AP Lang+Comp pt.3

Purpose: One’s intention or objective in a speech or piece of writing. 

Refute: To discredit an argument, particularly a counterargument. 

Rhetoric: The art of speaking or writing effectively. 


*Rhetorical modes: Patterns of organization developed to achieve a specific purpose; modes include but are not limited to narration, description, comparison and contrast, cause and effect, definition, exemplification, classification and division, process analysis, and argumentation. 

*Rhetorical question: A question asked more to produce an effect than to summon an answer. 

Rhetorical triangle: A diagram that represents a rhetorical situation as the relationship among the speaker, the subject, and the audience (see Aristotelian triangle). 

Satire: An ironic, sarcastic, or witty composition that claims to argue for something, but actually argues against it. 

Sentence patterns: The arrangement of independent and dependent clauses into known sentence constructions—such as simple, compound, complex, or compound-complex. 

Sentence variety: Using a variety of sentence patterns to create a desired effect. Simile: A figure of speech that uses “like” or “as” to compare two things. 

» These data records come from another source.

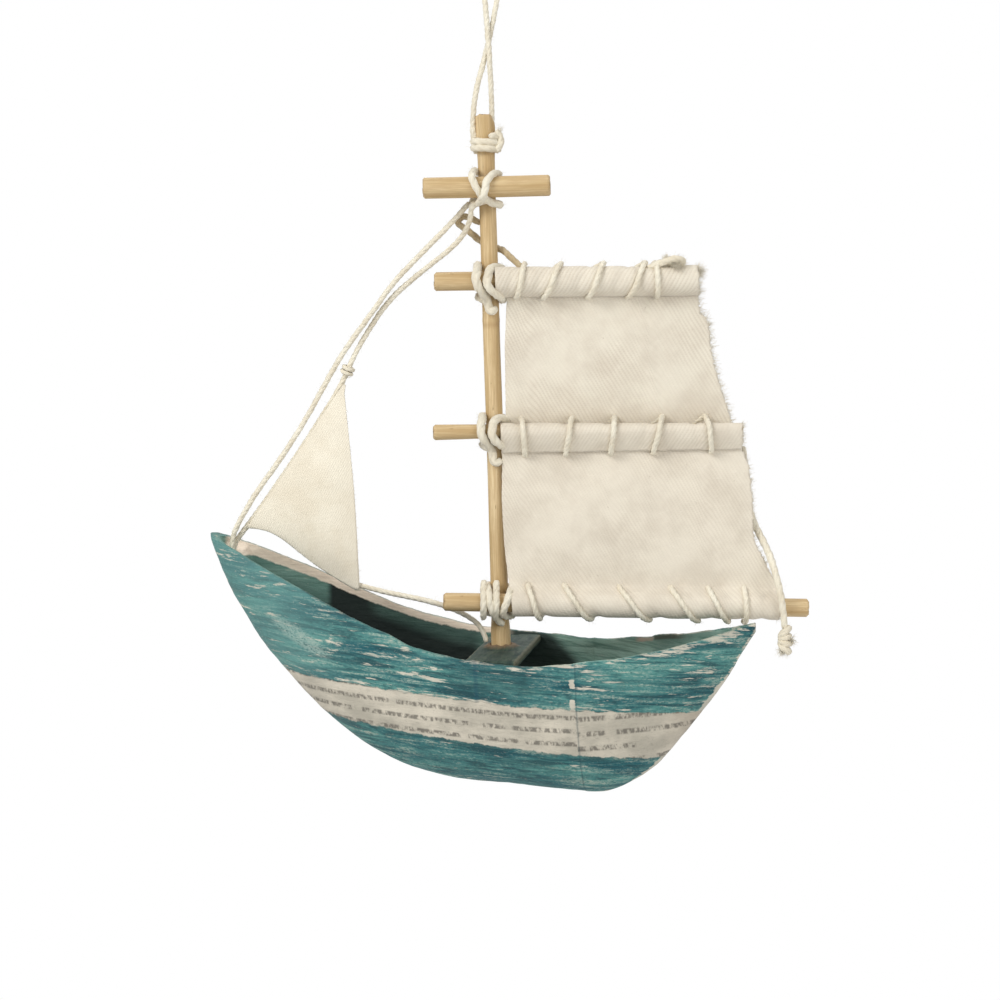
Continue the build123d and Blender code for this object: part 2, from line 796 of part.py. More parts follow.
# Tail at the lower sail's outer edge, down to its frayed knot
tail_route = [
    (middle_hem_end + 0.4, -1.45, middle_yard_height - 4.7),
    (49.6, -1.25, 33.0),
    (49.9, -1.1, 27.5),
    (51.5, -0.8, 22.2),
    (53.7, -3.2, 17.6),
    (54.6, -6.4, 13.8),
    (lower_foot_end - 0.8, -7.9, 9.4),
    (lower_foot_end - 0.2, -7.9, 5.6),
    (lower_foot_end, -7.4, 2.3),
]
with BuildPart() as leech_tail:
    add(cord_tube("leech_tail", [rig(*p) for p in tail_route], tail_dia))
leech_tail.part.label = "leech_tail"
export_step(leech_tail.part, "parts/leech_tail.step")

with BuildPart() as leech_knot:
    tail_x, tail_y, tail_z = tail_route[-1]
    knot_centre = rig(tail_x, tail_y, tail_z - tail_knot_length / 2 - 2 * cord_gap)
    add(barrel(knot_centre, (0, 0, 1), tail_knot_dia, tail_knot_length))
leech_knot.part.label = "leech_knot"
export_step(leech_knot.part, "parts/leech_knot.step")
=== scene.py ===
"""The looks of a hanging paper ship: painted paper hull, bamboo sticks, twill sails and twisted cord."""
import random
from math import atan2, cos, exp, hypot, pi, radians, sin, sqrt, tan

import bmesh
import bpy
import numpy as np
from mathutils import Matrix, Vector, noise


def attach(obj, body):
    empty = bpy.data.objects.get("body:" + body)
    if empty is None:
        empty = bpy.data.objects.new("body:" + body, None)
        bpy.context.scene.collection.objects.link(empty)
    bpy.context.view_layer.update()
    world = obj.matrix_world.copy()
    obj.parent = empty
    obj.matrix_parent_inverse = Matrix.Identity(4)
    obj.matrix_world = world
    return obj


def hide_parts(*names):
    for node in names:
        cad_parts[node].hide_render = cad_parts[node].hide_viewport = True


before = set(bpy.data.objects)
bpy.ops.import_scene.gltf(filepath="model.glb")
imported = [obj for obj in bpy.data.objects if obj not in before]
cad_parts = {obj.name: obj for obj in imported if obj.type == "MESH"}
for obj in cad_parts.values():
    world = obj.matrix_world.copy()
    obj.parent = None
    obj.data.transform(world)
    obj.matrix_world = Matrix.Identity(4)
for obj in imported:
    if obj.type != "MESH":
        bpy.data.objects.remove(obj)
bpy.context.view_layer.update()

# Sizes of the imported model, in millimetres and degrees
MM = 0.001
HANG_HEIGHT = 139.6
HANG_AFT = 2.0
SWING = radians(10.5)
MAST_RADIUS = 1.75
MAST_HEIGHT = 105.1
FIT = 0.15
CORD_DIA = 1.15
TAIL_DIA = 1.5
BOW_REACH = 59.3
STERN_REACH = 50.9

# Height at the mast, tilt in degrees, diameter, reach forward and aft
TOP_YARD = (90.9, -0.4, 4.1, 12.6, 12.2)
UPPER_YARD = (72.55, -1.2, 3.7, 11.0, 39.4)
MIDDLE_YARD = (42.9, -0.9, 3.1, 12.1, 49.2)
BOOM = (8.75, -2.85, 3.6, 11.2, 61.6)
MIDDLE_TIP = 1.3


def at(x, y, z):
    """A place given from the mast's axis at the height of its foot, in the row frame in metres."""
    return Vector(((x - HANG_AFT) * MM, y * MM, (z - HANG_HEIGHT) * MM))


def rig(x, y, z):
    """A place in the swung sail plan: x along the yards, y across them."""
    return at(x * cos(SWING) - y * sin(SWING), x * sin(SWING) + y * cos(SWING), z)


def placed(point):
    """The reverse of at."""
    return point.x / MM + HANG_AFT, point.y / MM, point.z / MM + HANG_HEIGHT


def spar_y(dia):
    return -(MAST_RADIUS + FIT + dia / 2)


def spar_z(spar, x):
    return spar[0] + x * tan(radians(spar[1]))


def smooth(low, high, value):
    t = min(max((value - low) / (high - low), 0), 1)
    return t * t * (3 - 2 * t)


def bumps(x, y, z=0.0):
    """Smooth noise between about -1 and 1."""
    return noise.noise(Vector((x, y, z)))


# Camera, at the photograph's place
def make_camera():
    azimuth, elevation, roll = radians(9.5), radians(5.5), radians(1.7275)
    back = Vector((sin(azimuth) * cos(elevation), -cos(azimuth) * cos(elevation), sin(elevation)))
    level = Vector((cos(azimuth), sin(azimuth), 0))
    rise = back.cross(level)
    right = level * cos(roll) - rise * sin(roll)
    up = level * sin(roll) + rise * cos(roll)
    data = bpy.data.cameras.new("camera")
    data.sensor_width = 36
    data.lens = 81
    data.clip_start = 0.01
    camera = bpy.data.objects.new("camera", data)
    place = Vector((72.605, -441.785, -67.534)) * MM
    camera.matrix_world = Matrix.Translation(place) @ Matrix((right, up, back)).transposed().to_4x4()
    bpy.context.scene.collection.objects.link(camera)
    bpy.context.scene.camera = camera


make_camera()


# Shader nodes written as formulas
class Value:
    """A node's output that takes part in formulas, each of which adds a node."""

    def __init__(self, graph, socket):
        self.graph, self.socket = graph, socket

    def __add__(self, other):
        return self.graph.math("ADD", self, other)

    def __sub__(self, other):
        return self.graph.math("SUBTRACT", self, other)

    def __rsub__(self, other):
        return self.graph.math("SUBTRACT", other, self)

    def __mul__(self, other):
        return self.graph.math("MULTIPLY", self, other)

    def __truediv__(self, other):
        return self.graph.math("DIVIDE", self, other)

    def __pow__(self, other):
        return self.graph.math("POWER", self, other)

    def __abs__(self):
        return self.graph.math("ABSOLUTE", self)


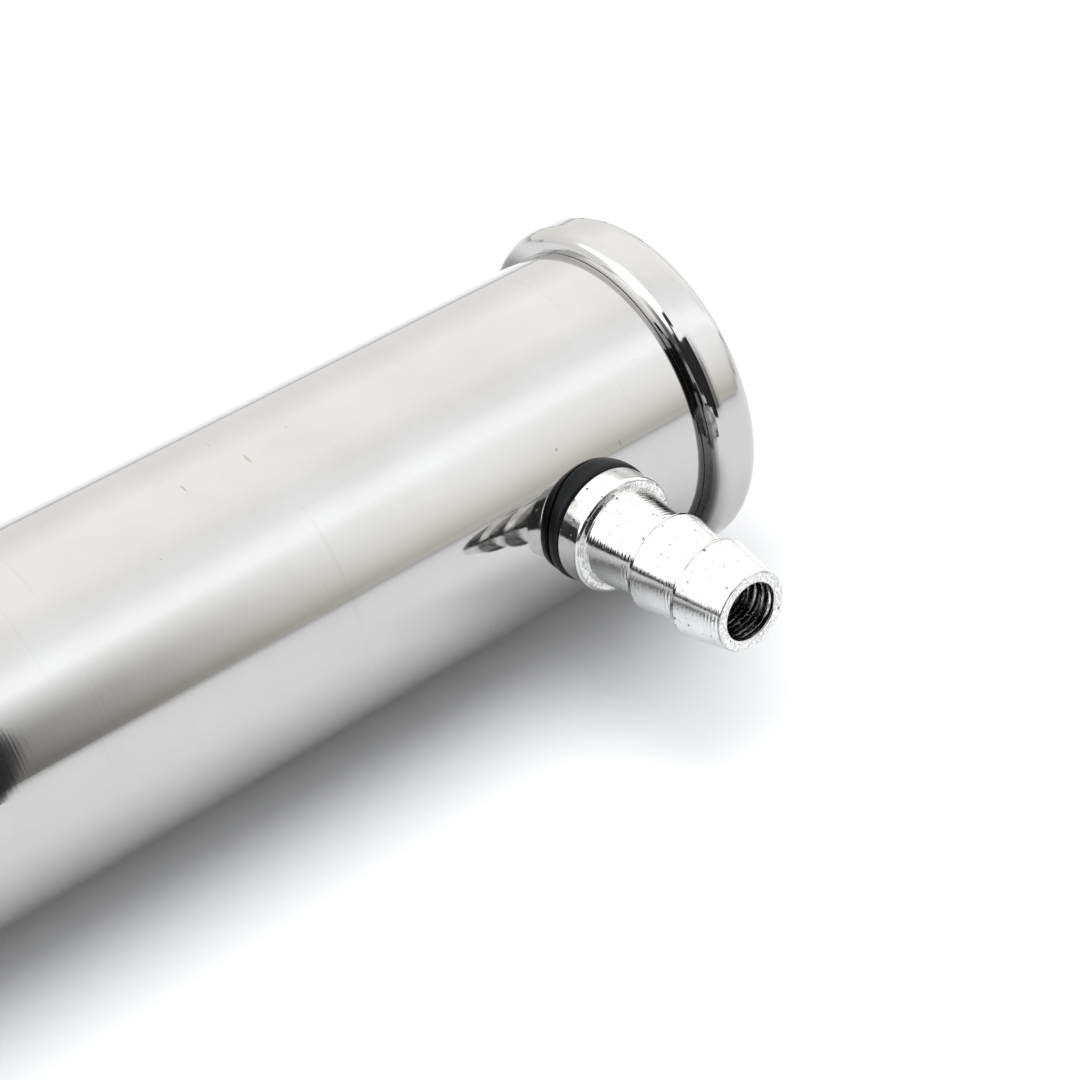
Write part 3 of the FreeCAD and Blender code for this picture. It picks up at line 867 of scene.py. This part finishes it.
def make_floor():
    """Plain pale floor that the rims lie on."""
    half = 3.0
    height = -RIM_RADIUS * MM
    mesh = bpy.data.meshes.new("floor")
    corners = [(x * half, y * half, height) for x, y in ((-1, -1), (1, -1), (1, 1), (-1, 1))]
    mesh.from_pydata(corners, [], [(0, 1, 2, 3)])
    floor = bpy.data.objects.new("floor", mesh)
    bpy.context.scene.collection.objects.link(floor)
    material, _, shader = new_material("floor", Roughness=0.9)
    shader.inputs["Specular IOR Level"].default_value = 0.0
    shader.inputs["Base Color"].default_value = (0.848, 0.855, 0.872, 1.0)
    mesh.materials.append(material)


def make_dark_card():
    """Black card in front of the tube, which only mirrors see."""
    corners = [(x, DARK_CARD_PLACE, z) for x, z in DARK_CARD]
    mesh = bpy.data.meshes.new("dark_card")
    mesh.from_pydata([Vector(corner) * MM for corner in corners], [], [tuple(range(len(corners)))])
    card = bpy.data.objects.new("dark_card", mesh)
    bpy.context.scene.collection.objects.link(card)
    material, _, shader = new_material("dark_card", Roughness=1.0)
    shader.inputs["Base Color"].default_value = (0.012, 0.012, 0.013, 1.0)
    mesh.materials.append(material)
    card.visible_camera = False
    card.visible_diffuse = False
    card.visible_shadow = False


def make_key_light():
    """Wide soft light above the tube."""
    light = bpy.data.lights.new("key", "AREA")
    light.shape = "DISK"
    light.size = KEY_SIZE
    light.energy = KEY_POWER
    lamp = bpy.data.objects.new("key", light)
    lamp.location = KEY_PLACE
    lamp.rotation_mode = "QUATERNION"
    lamp.rotation_quaternion = (-lamp.location).to_track_quat("-Z", "Y")
    lamp.visible_glossy = False
    bpy.context.scene.collection.objects.link(lamp)


def make_camera():
    """Camera low in front of the far end, looking along the tube to the barb."""
    place = Vector((-26.57, -88.86, 71.52)) * MM
    aim = Vector((32.07, -7.3, 0)) * MM
    roll = math.radians(-7.0)
    data = bpy.data.cameras.new("camera")
    data.sensor_width = 36.0
    data.lens = 86.84
    data.clip_start = 0.001
    data.clip_end = 10.0
    camera = bpy.data.objects.new("camera", data)
    camera.location = place
    camera.rotation_mode = "QUATERNION"
    level = (aim - place).to_track_quat("-Z", "Y")
    camera.rotation_quaternion = level @ Quaternion((0, 0, 1), roll)
    bpy.context.scene.collection.objects.link(camera)
    bpy.context.scene.camera = camera


def main():
    steel = polished_steel("polished_steel")
    # The caps' steel carries painted shade in the crease behind each rim.
    cap_steel_painted_shade = polished_steel("cap_steel_painted_shade", with_painted_shade=True)
    rubber = soft_material(
        "black_rubber", (0.003, 0.0035, 0.004), (0.006, 0.0065, 0.0075), 0.3, 0.42, 3000, 2e-6, 0.16,
    )
    ceramic = porous_ceramic()
    other = {
        "plain_steel": plain_steel(),
        "black_rubber": rubber,
        "gasket_rubber": soft_material(
            "grey_rubber", (0.3, 0.3, 0.29), (0.36, 0.36, 0.35), 0.5, 0.6, 2500, 4e-6,
        ),
        "holder_plastic": soft_material(
            "black_plastic", (0.012, 0.012, 0.013), (0.02, 0.02, 0.021), 0.35, 0.5, 4000, 3e-6,
        ),
    }
    tube_wall = make_tube_wall(steel)
    inlet_cap = make_cap("inlet_cap_shape", 1, *INLET_PLUG, cap_steel_painted_shade)
    far_cap = make_cap("far_cap_shape", -1, *FAR_PLUG, cap_steel_painted_shade)
    seal_place = PLUG_ROOT - SEAL_INSET
    inlet_seal = make_cord_ring("inlet_cap_seal", seal_place, rubber)
    far_seal = make_cord_ring("far_cap_seal", -seal_place, rubber)
    pieces = [
        (tube_wall, "body", "body_tube", "polished_steel"),
        (inlet_cap, "inlet_cap", "inlet_end_cap", "polished_steel"),
        (far_cap, "far_cap", "far_end_cap", "polished_steel"),
        (inlet_seal, "inlet_cap_ring", "inlet_cap_o_ring", "black_rubber"),
        (far_seal, "far_cap_ring", "far_cap_o_ring", "black_rubber"),
        (make_barb(machined_aluminium()), "barb", "hose_barb", "barb_metal"),
        (make_barb_seal(rubber), "barb_ring", "barb_o_ring", "black_rubber"),
        (make_ceramic(ceramic), "body", "ceramic_tube", "porous_ceramic"),
    ]
    for piece, body, cad_node, slot in pieces:
        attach(piece, body)
        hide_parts(cad_node)
    replaced = {entry[2] for entry in pieces}
    for part in frame["record"]["subparts"]:
        if part["node"] in replaced:
            continue
        mesh = frame["nodes"][part["node"]].data
        mesh.materials.clear()
        mesh.materials.append(other[part["material_slot"]])
    make_floor()
    make_studio()
    make_dark_card()
    make_key_light()
    make_camera()
    bpy.context.scene.view_settings.view_transform = "Standard"


main()
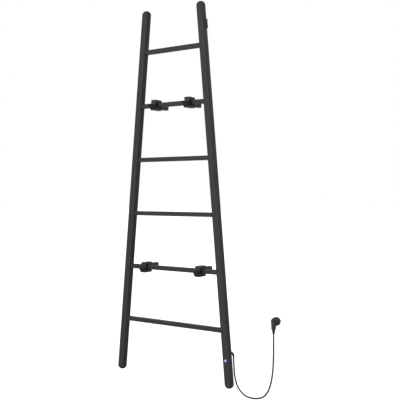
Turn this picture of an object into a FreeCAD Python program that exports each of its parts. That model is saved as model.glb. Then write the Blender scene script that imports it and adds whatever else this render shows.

Source: A book, article, person, or other resource consulted for information. Speaker: A term used for the author, speaker, or the person whose perspective (real or imagined) is being advanced in a speech or piece of writing. 

Straw man: A logical fallacy that involves the creation of an easily refutable position; misrepresenting, then attacking an opponent’s position.

Style: The distinctive quality of speech or writing created by the selection and arrangement of words and figures of speech. 

Subject: In rhetoric, the topic the author addresses in a piece of writing. 

Subordinate clause: A clause that modifies an independent clause, created by a subordinating conjunction. 

Subordination: The dependence of one syntactic element on another in a sentence. 

Syllogism: A form of deductive reasoning in which the conclusion is supported by a major and minor premise (see premise; major, and minor).

Syntax: Sentence structure. 

Synthesize: Combining or bringing together two or more elements to produce something more complex. 

Thesis: The central idea in a work to which all parts of the work refer. 

Thesis statement: A statement of the central idea in a work, may be explicit or implicit. 

Tone: The speaker’s attitude toward the subject or audience. 

Topic sentence: A sentence, most often appearing at the beginning of a paragraph, that announces the paragraph’s idea and often unites it with the work’s thesis. Trope: Artful diction; the use of language in a nonliteral way; also called a figure of speech. 

*Understatement: Lack of emphasis in a statement or point; restraint in language often used for ironic effect. 

Voice: In grammar, a term for the relationship between a verb and a noun (active or passive voice). In rhetoric, a distinctive quality in the style and tone of writing. Zeugma: A construction in which one word (usually a verb) modifies or governs—often in different, sometimes incongruent ways—two or more words in a sentence.